DATA SUPPLIED =
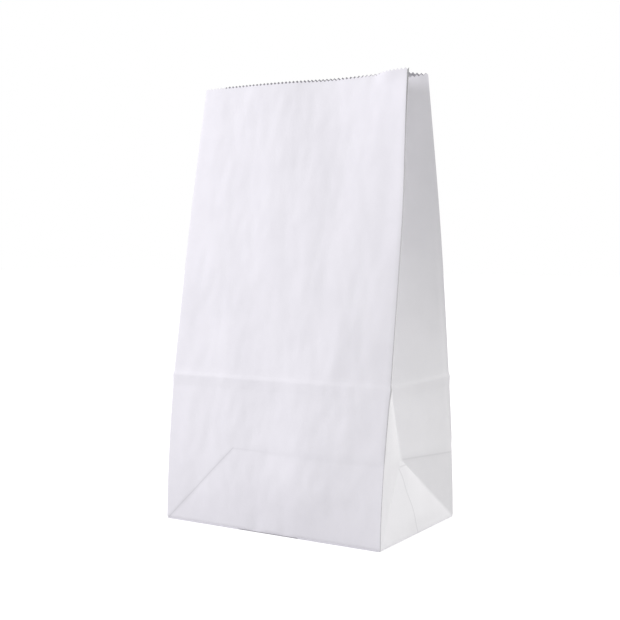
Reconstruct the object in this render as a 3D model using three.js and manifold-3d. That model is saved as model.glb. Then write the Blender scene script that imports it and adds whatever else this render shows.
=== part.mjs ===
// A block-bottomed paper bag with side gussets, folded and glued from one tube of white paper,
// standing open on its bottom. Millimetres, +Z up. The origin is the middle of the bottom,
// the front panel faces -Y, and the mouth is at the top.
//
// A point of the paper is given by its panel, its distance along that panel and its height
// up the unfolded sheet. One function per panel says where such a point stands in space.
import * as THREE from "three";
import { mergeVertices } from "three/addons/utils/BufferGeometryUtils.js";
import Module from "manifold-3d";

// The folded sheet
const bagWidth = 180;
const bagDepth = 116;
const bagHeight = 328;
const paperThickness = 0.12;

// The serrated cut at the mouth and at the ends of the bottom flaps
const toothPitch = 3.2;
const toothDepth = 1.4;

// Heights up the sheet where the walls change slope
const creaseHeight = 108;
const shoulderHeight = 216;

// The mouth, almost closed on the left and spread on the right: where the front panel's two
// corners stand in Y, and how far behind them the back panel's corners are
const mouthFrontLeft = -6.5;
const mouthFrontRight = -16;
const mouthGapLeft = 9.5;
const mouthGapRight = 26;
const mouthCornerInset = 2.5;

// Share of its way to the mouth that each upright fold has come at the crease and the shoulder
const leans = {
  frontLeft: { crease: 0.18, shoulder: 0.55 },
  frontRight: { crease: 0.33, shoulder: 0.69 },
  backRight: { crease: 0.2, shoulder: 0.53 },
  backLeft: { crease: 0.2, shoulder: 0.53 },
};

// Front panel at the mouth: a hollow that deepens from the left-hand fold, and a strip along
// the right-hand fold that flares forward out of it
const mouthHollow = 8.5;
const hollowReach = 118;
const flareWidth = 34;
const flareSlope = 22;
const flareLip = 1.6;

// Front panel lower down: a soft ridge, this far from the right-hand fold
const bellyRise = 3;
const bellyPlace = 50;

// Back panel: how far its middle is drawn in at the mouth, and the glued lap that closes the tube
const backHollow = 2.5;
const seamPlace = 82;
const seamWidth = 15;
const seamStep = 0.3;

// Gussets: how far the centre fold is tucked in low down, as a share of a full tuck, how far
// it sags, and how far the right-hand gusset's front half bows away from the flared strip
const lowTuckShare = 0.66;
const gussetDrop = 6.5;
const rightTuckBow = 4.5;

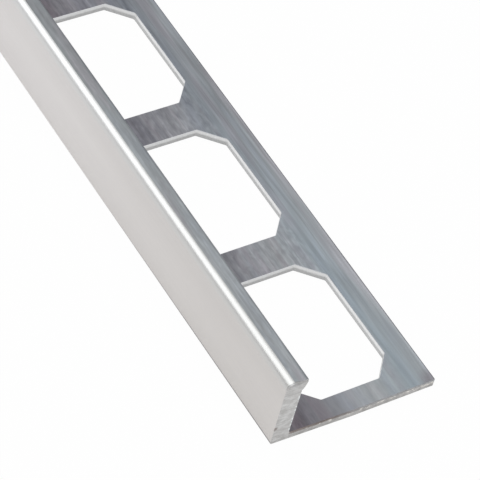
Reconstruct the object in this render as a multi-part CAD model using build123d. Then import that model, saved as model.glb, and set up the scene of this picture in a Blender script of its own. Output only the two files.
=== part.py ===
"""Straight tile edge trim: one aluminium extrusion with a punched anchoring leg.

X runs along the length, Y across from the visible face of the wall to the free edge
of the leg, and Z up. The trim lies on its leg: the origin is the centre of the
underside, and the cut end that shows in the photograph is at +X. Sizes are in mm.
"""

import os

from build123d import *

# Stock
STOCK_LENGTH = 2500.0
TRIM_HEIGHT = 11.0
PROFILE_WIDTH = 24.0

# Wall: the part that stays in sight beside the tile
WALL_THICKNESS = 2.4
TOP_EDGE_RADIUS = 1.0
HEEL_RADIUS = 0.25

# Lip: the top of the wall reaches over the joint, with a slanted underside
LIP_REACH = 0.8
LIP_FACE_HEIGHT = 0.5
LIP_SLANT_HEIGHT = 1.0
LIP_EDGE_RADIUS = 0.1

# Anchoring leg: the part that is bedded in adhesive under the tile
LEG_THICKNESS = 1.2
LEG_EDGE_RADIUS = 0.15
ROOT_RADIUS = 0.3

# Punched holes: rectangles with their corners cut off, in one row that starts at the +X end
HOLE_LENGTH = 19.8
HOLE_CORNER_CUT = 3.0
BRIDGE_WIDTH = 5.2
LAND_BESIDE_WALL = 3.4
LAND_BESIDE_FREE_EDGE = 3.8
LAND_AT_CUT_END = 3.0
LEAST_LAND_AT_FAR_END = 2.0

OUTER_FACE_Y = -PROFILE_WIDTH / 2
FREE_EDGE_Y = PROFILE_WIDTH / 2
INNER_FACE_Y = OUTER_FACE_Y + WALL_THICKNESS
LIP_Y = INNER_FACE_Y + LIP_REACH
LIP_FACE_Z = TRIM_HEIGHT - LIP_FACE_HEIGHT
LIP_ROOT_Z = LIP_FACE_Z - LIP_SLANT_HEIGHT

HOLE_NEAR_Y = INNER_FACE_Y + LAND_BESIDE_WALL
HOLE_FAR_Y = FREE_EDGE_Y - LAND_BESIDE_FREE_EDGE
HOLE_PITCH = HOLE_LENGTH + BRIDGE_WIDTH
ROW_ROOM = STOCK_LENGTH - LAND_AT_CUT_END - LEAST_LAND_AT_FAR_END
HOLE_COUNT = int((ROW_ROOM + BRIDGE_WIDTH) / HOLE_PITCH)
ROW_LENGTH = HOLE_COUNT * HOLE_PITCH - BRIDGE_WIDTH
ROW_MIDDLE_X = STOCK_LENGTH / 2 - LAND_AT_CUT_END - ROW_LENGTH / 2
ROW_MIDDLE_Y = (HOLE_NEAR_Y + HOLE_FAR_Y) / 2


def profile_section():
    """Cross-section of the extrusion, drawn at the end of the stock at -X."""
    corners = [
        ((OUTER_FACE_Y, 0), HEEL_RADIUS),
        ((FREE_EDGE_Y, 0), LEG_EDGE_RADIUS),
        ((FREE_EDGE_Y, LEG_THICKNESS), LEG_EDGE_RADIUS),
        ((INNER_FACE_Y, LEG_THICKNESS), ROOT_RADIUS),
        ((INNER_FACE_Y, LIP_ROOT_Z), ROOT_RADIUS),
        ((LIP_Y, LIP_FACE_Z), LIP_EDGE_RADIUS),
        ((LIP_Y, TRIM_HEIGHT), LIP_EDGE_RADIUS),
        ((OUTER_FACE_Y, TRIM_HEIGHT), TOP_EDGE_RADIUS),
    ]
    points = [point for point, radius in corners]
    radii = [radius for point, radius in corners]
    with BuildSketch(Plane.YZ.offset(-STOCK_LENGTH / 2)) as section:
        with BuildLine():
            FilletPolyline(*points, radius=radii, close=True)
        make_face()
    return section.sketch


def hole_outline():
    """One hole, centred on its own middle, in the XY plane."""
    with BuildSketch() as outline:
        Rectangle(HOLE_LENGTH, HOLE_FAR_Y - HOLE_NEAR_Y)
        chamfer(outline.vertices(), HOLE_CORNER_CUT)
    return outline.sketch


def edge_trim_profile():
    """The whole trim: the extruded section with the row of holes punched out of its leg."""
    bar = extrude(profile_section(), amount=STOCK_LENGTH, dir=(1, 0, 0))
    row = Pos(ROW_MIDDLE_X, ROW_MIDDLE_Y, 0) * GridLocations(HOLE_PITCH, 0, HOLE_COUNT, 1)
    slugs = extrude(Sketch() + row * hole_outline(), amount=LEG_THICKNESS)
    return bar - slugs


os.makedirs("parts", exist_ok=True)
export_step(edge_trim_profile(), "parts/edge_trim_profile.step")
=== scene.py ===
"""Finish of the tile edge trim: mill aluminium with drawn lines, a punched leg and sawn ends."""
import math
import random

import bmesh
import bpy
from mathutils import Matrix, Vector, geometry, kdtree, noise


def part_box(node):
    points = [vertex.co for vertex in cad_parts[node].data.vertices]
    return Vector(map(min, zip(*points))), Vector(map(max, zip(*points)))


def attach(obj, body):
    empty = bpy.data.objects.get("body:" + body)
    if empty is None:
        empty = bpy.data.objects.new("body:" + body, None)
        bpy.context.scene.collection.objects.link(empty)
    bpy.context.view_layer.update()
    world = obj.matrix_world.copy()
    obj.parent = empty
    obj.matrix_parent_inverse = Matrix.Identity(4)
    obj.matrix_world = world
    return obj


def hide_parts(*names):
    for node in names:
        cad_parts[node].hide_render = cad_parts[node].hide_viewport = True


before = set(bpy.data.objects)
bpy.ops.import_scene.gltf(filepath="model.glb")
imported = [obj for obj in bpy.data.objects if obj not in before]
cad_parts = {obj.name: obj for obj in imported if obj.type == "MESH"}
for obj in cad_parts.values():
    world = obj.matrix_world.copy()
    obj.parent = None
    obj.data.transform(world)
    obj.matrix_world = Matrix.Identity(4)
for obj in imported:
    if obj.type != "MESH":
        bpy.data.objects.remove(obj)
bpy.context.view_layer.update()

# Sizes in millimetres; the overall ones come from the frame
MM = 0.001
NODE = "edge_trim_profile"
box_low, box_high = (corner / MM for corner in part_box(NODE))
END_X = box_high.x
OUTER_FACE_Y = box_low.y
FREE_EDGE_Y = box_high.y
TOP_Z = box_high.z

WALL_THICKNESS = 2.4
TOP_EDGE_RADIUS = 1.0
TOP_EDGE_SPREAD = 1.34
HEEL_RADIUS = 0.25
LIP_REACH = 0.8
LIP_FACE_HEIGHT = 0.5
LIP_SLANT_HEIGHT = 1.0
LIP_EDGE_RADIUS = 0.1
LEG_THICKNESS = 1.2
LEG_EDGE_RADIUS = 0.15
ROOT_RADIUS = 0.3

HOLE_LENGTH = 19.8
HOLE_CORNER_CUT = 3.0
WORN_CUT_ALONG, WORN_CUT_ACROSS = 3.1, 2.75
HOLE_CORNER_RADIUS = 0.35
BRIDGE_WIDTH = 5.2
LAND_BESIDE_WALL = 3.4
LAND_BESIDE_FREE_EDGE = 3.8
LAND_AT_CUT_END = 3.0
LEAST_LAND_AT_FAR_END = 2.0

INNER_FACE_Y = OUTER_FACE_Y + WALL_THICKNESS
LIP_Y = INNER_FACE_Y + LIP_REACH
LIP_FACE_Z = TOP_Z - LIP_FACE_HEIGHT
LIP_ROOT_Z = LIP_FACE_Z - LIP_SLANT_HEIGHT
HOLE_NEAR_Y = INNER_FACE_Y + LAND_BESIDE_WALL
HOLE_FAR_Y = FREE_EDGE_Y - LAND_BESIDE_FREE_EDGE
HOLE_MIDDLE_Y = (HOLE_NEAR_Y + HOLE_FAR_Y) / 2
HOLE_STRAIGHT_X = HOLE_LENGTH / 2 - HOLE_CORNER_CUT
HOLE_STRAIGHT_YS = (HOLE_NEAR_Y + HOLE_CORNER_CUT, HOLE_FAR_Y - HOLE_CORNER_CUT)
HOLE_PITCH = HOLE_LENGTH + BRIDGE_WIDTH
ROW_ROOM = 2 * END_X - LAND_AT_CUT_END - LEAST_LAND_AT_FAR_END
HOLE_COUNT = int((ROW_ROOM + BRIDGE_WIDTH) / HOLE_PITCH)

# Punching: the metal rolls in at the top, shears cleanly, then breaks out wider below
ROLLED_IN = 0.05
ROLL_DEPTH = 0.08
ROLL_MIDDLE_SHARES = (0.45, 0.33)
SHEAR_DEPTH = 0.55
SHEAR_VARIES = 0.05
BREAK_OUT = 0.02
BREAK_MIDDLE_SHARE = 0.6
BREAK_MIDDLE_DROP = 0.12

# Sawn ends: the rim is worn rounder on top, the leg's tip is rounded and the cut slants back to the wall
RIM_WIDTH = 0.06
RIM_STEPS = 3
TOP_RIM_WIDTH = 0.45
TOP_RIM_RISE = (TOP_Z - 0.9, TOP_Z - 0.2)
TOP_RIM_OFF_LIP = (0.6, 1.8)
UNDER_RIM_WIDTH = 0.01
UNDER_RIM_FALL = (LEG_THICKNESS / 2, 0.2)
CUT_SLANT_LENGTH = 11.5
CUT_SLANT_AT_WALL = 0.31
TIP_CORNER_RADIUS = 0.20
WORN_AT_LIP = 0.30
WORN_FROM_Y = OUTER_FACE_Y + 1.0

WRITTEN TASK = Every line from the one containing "dir=(1, 0, 0))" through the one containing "points = [vertex.co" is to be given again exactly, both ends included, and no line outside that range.

EXERCISE ANSWER =
    bar = extrude(profile_section(), amount=STOCK_LENGTH, dir=(1, 0, 0))
    row = Pos(ROW_MIDDLE_X, ROW_MIDDLE_Y, 0) * GridLocations(HOLE_PITCH, 0, HOLE_COUNT, 1)
    slugs = extrude(Sketch() + row * hole_outline(), amount=LEG_THICKNESS)
    return bar - slugs


os.makedirs("parts", exist_ok=True)
export_step(edge_trim_profile(), "parts/edge_trim_profile.step")
=== scene.py ===
"""Finish of the tile edge trim: mill aluminium with drawn lines, a punched leg and sawn ends."""
import math
import random

import bmesh
import bpy
from mathutils import Matrix, Vector, geometry, kdtree, noise


def part_box(node):
    points = [vertex.co for vertex in cad_parts[node].data.vertices]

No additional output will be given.